If these examples don’t prove to you the effects music has had on Judaism and the effects Judaism has had on music, there’s one more important detail I haven’t described yet: Jews have their own genre of music. Alongside music like rock, country, jazz, and classical, there’s a type of music called klezmer. Klezmer is a mix between Jewish folk and jazz. It originated in Eastern Europe and is a blend of Russian, Greek, and Romanian folk music with Jewish prayer elements. The word “klezmer” comes from the Hebrew words “kli”, meaning vessel, and “zemer” meaning music. The word “klezmer” literally means, “vessel of music”. The early klezmer musicians decided to form a guild, and they needed a mascot instrument to symbolize their guild.  As you can probably guess, they chose the fiddle, since that is the instrument most associated with Jewish music over the centuries.  Klezmer music also used clarinets, accordions, flutes, trumpets, and drums — basically anything that was portable and easy to carry around. Klezmer musicians often played at weddings and other celebrations, not in concert halls or theaters. Unfortunately, klezmer musicians did not write down their music, but instead passed it down from one generation to the next by simply playing it.  Because of this, only a small portion of the original klezmer music still exists today.

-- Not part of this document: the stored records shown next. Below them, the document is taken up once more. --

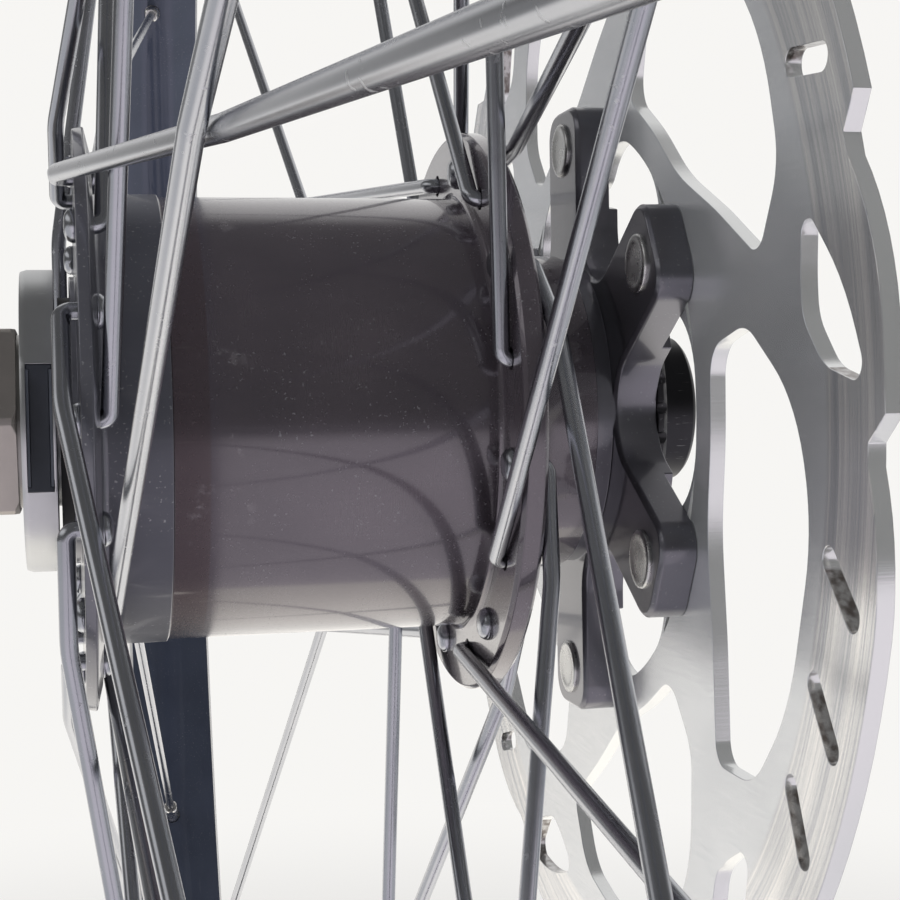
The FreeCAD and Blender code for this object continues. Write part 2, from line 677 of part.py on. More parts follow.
def connector_side_flange():
    """The end piece of the barrel: thin flange, bearing seat and a spigot inside the shell."""
    seat_low_y = CONNECTOR_BEARING_Y - BEARING_WIDTH / 2
    seat_high_y = CONNECTOR_BEARING_Y + BEARING_WIDTH / 2
    barrel_r = CAP_RING_D / 2
    spigot_r = SHELL_INNER_R - FIT_GAP
    spigot_end_y = SHELL_SEAM_Y + SPIGOT_LENGTH
    outline = [
        (BEARING_R, CONNECTOR_BOSS_Y),
        (CONNECTOR_BOSS_D / 2, CONNECTOR_BOSS_Y),
        (CONNECTOR_BOSS_D / 2, CONNECTOR_FLANGE_Y),
        (FLANGE_R - CONNECTOR_EDGE_BEVEL, CONNECTOR_FLANGE_Y),
        (FLANGE_R, CONNECTOR_FLANGE_Y + CONNECTOR_EDGE_BEVEL_WIDTH),
        (FLANGE_R, CONNECTOR_FLANGE_Y + CONNECTOR_EDGE_BEVEL_WIDTH + CONNECTOR_EDGE_LAND),
        (FLANGE_R - CONNECTOR_EDGE_TAPER, CONNECTOR_FLANGE_INNER_Y),
    ]
    outline += filleted_corner(barrel_r, CONNECTOR_FLANGE_INNER_Y, FLANGE_FILLET, -1)[::-1]
    outline += [
        (barrel_r, SHELL_SEAM_Y),
        (spigot_r, SHELL_SEAM_Y),
        (spigot_r, spigot_end_y),
        (spigot_r - SPIGOT_WALL, spigot_end_y),
        (spigot_r - SPIGOT_WALL, CONNECTOR_FLANGE_INNER_Y + END_WEB_STEP),
        (BEARING_R + SPIGOT_WALL, CONNECTOR_FLANGE_INNER_Y + END_WEB_STEP),
        (BEARING_R + SPIGOT_WALL, seat_high_y + LIP_THICKNESS),
        (BEARING_R - BEARING_LIP, seat_high_y + LIP_THICKNESS),
        (BEARING_R - BEARING_LIP, seat_high_y),
        (BEARING_R, seat_high_y),
        (BEARING_R, seat_low_y),
    ]
    body = turned(outline)
    return body.cut(spoke_holes(CONNECTOR_FLANGE_Y, CONNECTOR_FIRST_HOLE_DEG))


def magnet_yoke():
    """The steel ring that carries the magnets inside the shell."""
    inner_r = MAGNET_OUTER_R + FIT_GAP
    end_y = MAGNET_LENGTH / 2 + YOKE_OVERHANG
    return ring(inner_r, inner_r + YOKE_WALL - FIT_GAP, -end_y, end_y)


def magnets():
    """One flat ended magnet segment for each pole."""
    poles = 2 * POLE_PAIRS
    sweep = 360.0 / poles - MAGNET_GAP_DEG
    points = [
        FreeCAD.Vector(MAGNET_INNER_R, -MAGNET_LENGTH / 2, 0),
        FreeCAD.Vector(MAGNET_OUTER_R, -MAGNET_LENGTH / 2, 0),
        FreeCAD.Vector(MAGNET_OUTER_R, MAGNET_LENGTH / 2, 0),
        FreeCAD.Vector(MAGNET_INNER_R, MAGNET_LENGTH / 2, 0),
    ]
    face = Part.Face(Part.makePolygon(points + points[:1]))
    return Part.makeCompound(around(face.revolve(ORIGIN, AXLE_LINE, sweep), poles))


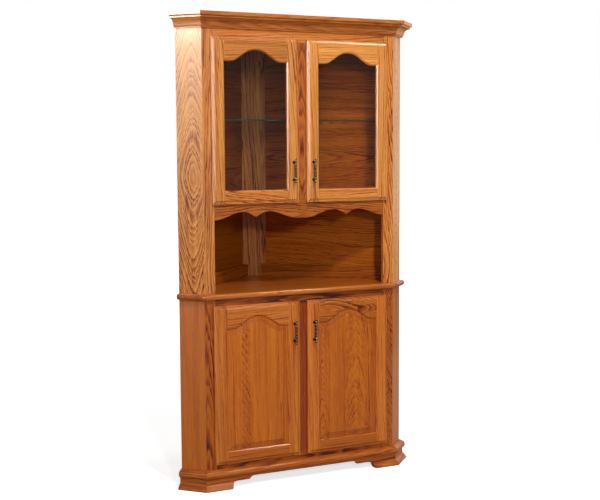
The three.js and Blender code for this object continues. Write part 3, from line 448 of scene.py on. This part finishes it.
# Antique brass, by the distance from a pull's axis: dark up to a neck, bright on a ring, dark on a post
BRASS_NECK = 0.0034
BRASS_RING = 0.006
BRASS_RING_END = 0.0066
BRASS_POST = 0.009
BRASS_TONES = [(0.0, linear(34, 28, 22)), (0.5, linear(92, 84, 70)), (1.0, linear(162, 158, 140))]
BRASS_BLOTCHES = (500, 500, 500)
BLOTCH_REACH = 0.002
BRASS_SPOTS = (900, 900, 900)
BRASS_MOTTLE = 0.3
BRASS_ROUGHNESS = 0.48
SPOT_ROUGHNESS = 0.1
BRASS_POLISH = 0.14  # how much smoother the bright places are

# Nickel-plated steel
STEEL_TONES = [(0.2, linear(150, 148, 142)), (0.8, linear(196, 194, 188))]
STEEL_BRUSHING = (300, 300, 4000)
STEEL_ROUGHNESS = 0.34
BRUSHED_ROUGHNESS = 0.2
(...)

Klezmer music is very distinct compared to other genres and each piece has its own feeling, but for the most part, klezmer feels happy and lively. I have prepared some klezmer pieces to play for you and while I was selecting music, I gave each one a name based on how it felt to me. For example, I named one piece The Road Trip Song. The piece I played for you at the beginning of this talk is called Bukoviner Freylekhs, which means Happy People of Bukovina. Here is one more piece, called Tate Ziser, or Sweet Father.

[Leo plays 1.5-minute piece.]

As you can see from all of these examples, Jews have greatly influenced music around the world and music has been and always will be an important part of Jewish culture. Music is used in the everyday life of a Jew. Prayers, art, songs, and movies all reflect this connection. There are also many famous Jewish musicians and lots of Jewish klezmer music. Music helps bridge connections between Jews in different countries and from different cultures. Music also literally saved the lives of countless Jews during the Holocaust. Both music and Judaism would look very different without each other because of the fact that they are so related. It’s clear that Judaism has left a mark on music, just as music has left a mark on Judaism. Thank you.